EXPLANATORY MEMORANDUM TO
THE TAX AVOIDANCE SCHEMES (PRESCRIBED DESCRIPTIONS OF
ARRANGEMENTS) (AMENDMENT) REGULATIONS 2009
2009 No. 2033
1. This explanatory memorandum has been prepared by HM Revenue and Customs and is
laid before the House of Commons by Command of Her Majesty.
2. Purpose of the instrument
2.1 These Regulations (“the 2009 amendment regulations”) amend the Tax
Avoidance Schemes (Prescribed Descriptions of Arrangements) Regulations
2006 (S.I. 2006/1543) (“the principal regulations”), to insert a new description
concerning pension arrangements.
2.2 The amendment regulations will come into force on 1 September 2009.
3. Matters of special interest to the Select Committee on Statutory Instruments
4. Legislative Context
4.1 Part 7 of the Finance Act 2004 (sections 306-319) (“Part 7”) introduced a
“disclosure” regime which requires the notification to HMRC of certain tax
arrangements and proposals for arrangements (“schemes”).
4.2 Disclosure requires certain persons, usually the promoter, to disclose
information about schemes falling within certain descriptions within 5 days of
the scheme’s being made available or implemented. The descriptions of
schemes to be disclosed are prescribed in the principal regulations.

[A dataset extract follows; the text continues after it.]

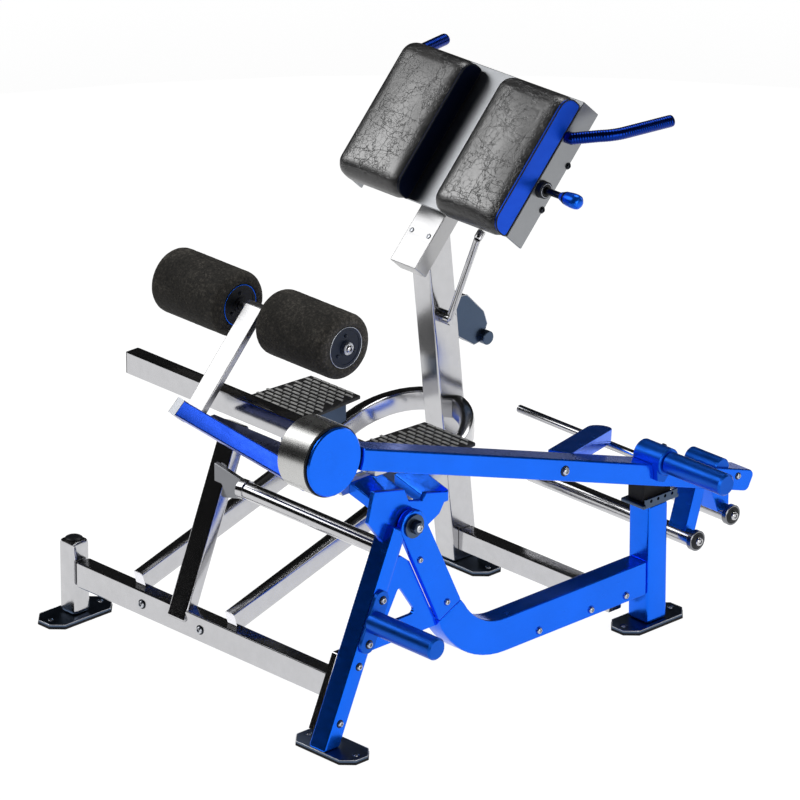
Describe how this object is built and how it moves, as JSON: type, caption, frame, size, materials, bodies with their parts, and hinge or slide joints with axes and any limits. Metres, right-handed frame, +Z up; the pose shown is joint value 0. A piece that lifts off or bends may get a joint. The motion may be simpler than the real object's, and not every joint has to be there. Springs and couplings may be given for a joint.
{
  "type": "hip extension machine",
  "caption": "Free-standing plate-loaded hip extension machine with a pivoted lever, foam rollers, foot treads and sloping pads that slide up an inclined rail.",
  "frame": {"origin": "on the floor, on the underside of the main post's foot, below the middle of the treads, rollers and pads", "axes": "+X towards the side with the loading lever, +Y the way the user faces when leaning on the pads, +Z up"},
  "size_m": [1.1582, 1.3343, 1.1434],
  "materials": {
    "blue_paint": "glossy metallic blue paint",
    "chrome": "polished chrome plate",
    "steel": "satin steel",
    "dark_steel": "satin black paint",
    "tread_plate": "black textured tread plate",
    "black_leather": "black upholstery leather with blue side panels",
    "dark_foam": "dark speckled closed-cell foam",
    "black_rubber": "matt black rubber"
  },
  "bodies": {
    "frame": {"bar_bracket": "chrome", "front_left_foot": "dark_steel", "front_right_foot": "dark_steel", "main_foot": "dark_steel", "rear_right_foot": "dark_steel", "front_left_post": "chrome", "front_right_leg": "blue_paint", "front_cross_tube": "chrome", "rear_post": "blue_paint", "rear_post_cap": "dark_steel", "rear_bumper": "black_rubber", "side_rail": "blue_paint", "side_strut": "blue_paint", "leg_gusset": "blue_paint", "base_cross_tube": "chrome", "storage_horn": "blue_paint", "main_post": "chrome", "incline_rail": "chrome", "u_tube": "chrome", "centre_leg": "chrome", "upper_cross_bar": "chrome", "left_tread": "tread_plate", "left_tread_bracket": "dark_steel", "right_tread": "tread_plate", "right_tread_bracket": "dark_steel", "yoke": "blue_paint", "yoke_bolt": "chrome", "pivot_bracket": "steel", "pivot_axle": "steel", "pivot_bearing": "steel", "stay_rod": "chrome", "rear_bracket": "dark_steel"},
    "lever": {"lever_arm": "blue_paint", "hub_drum": "chrome", "hub_cover": "blue_paint", "cross_rail": "chrome", "roller_upright": "chrome", "roller_bar": "blue_paint", "bar_web": "blue_paint", "roller_axle": "steel", "horn_socket": "blue_paint", "lever_horn": "blue_paint", "inboard_rod": "chrome", "rod_brace": "blue_paint", "rear_socket": "blue_paint", "lower_bar": "chrome", "rear_bar": "chrome", "front_hanger": "blue_paint", "rear_hanger": "blue_paint"},
    "left_roller": {"left_roller_hub": "black_rubber", "left_roller_foam": "dark_foam"},
    "right_roller": {"right_roller_hub": "black_rubber", "right_roller_foam": "dark_foam"},
    "pads": {"pad_carrier": "steel", "slide_shoe": "black_rubber", "left_pad": "black_leather", "right_pad": "black_leather", "left_handle": "blue_paint", "right_handle": "blue_paint"},
    "pin": {"adjust_pin": "dark_steel"}
  },
  "joints": [
    {"name": "lever_swing", "type": "hinge", "parent": "frame", "child": "lever", "pos_m": [0.5044, -0.8829, 0.67], "axis": [1, 0, 0], "range_deg": [0, 32]},
    {"name": "left_roller_spin", "type": "hinge", "parent": "lever", "child": "left_roller", "pos_m": [-0.1661, -0.5847, 0.7592], "axis": [1, 0, 0], "continuous": true},
    {"name": "right_roller_spin", "type": "hinge", "parent": "lever", "child": "right_roller", "pos_m": [0.1661, -0.5847, 0.7592], "axis": [1, 0, 0], "continuous": true},
    {"name": "pads_slide", "type": "slide", "parent": "frame", "child": "pads", "axis": [0, 0.682, 0.7314], "range_m": [0, 0.105]},
    {"name": "pin_pull", "type": "slide", "parent": "pads", "child": "pin", "axis": [1, 0, 0], "range_m": [0, 0.011], "stiffness_N_per_m": 800, "springref_m": -0.01}
  ]
}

4.3 A scheme reference number (SRN) system identifies the users of the schemes –
when a promoter discloses a scheme, HMRC allocate a SRN and notify it to the
promoter; the promoter must pass it to clients who in turn identify themselves as
users of the scheme by reporting it back to HMRC, along with certain other
information. Users normally report SRNs on their tax returns, but in some cases
must report them separately.
4.4 Section  and Schedule 35 of the Finance Act 2009 introduce an income tax
charge at 20 per cent for certain individuals on certain pension contributions and
benefits accrued (“pension savings”). This special annual allowance charge
(SAAC) charge is on pension savings accrued in excess of a special annual
allowance of £20,000 for individuals whose relevant income is £150,000 or
more. It does not apply in respect of an individual’s normal pattern of regular
pension savings, or the normal way in which their benefits are accrued before 22
April 2009. The Schedule also enables high income individuals to ask their
schemes to refund pension contributions that they have paid in the 2009-10 or
20010-11 tax year, which may otherwise create a liability to the SAA
provisions. The repayments are subject to a 40% income tax charge on the
scheme (effectively clawing back that individual’s tax relief).
5. Territorial Extent and Application
This instrument applies to all of the United Kingdom.
6. European Convention on Human Rights
As the instrument is subject to the negative resolution procedure and does not amend
primary legislation, no statement is required.
7. Policy background
What is being done and why
7.1 Tackling avoidance is a key element of the Government’s tax policy strategy,
which is aimed at making it easier for businesses to comply with their tax
obligations whilst tackling those who abuse the system.
7.2 HMRC’s anti-avoidance strategy has four main elements:
To discourage taxpayers from using schemes. This includes a critical
appraisal of all new legislation to reduce the potential for tax avoidance as
well as publicising successes in closing down avoidance schemes.
To identify as early as possible schemes that are being used.
To challenge avoidance schemes by contesting returns and, where necessary,
pursuing the matter through the Courts.
To produce legislative changes that will close down avoidance schemes
where litigation is not appropriate or where the amount of tax at stake is
7.3 Part 7 and instruments made under it are intended to achieve early identification
of avoidance schemes and the SRN system to identify who is using them.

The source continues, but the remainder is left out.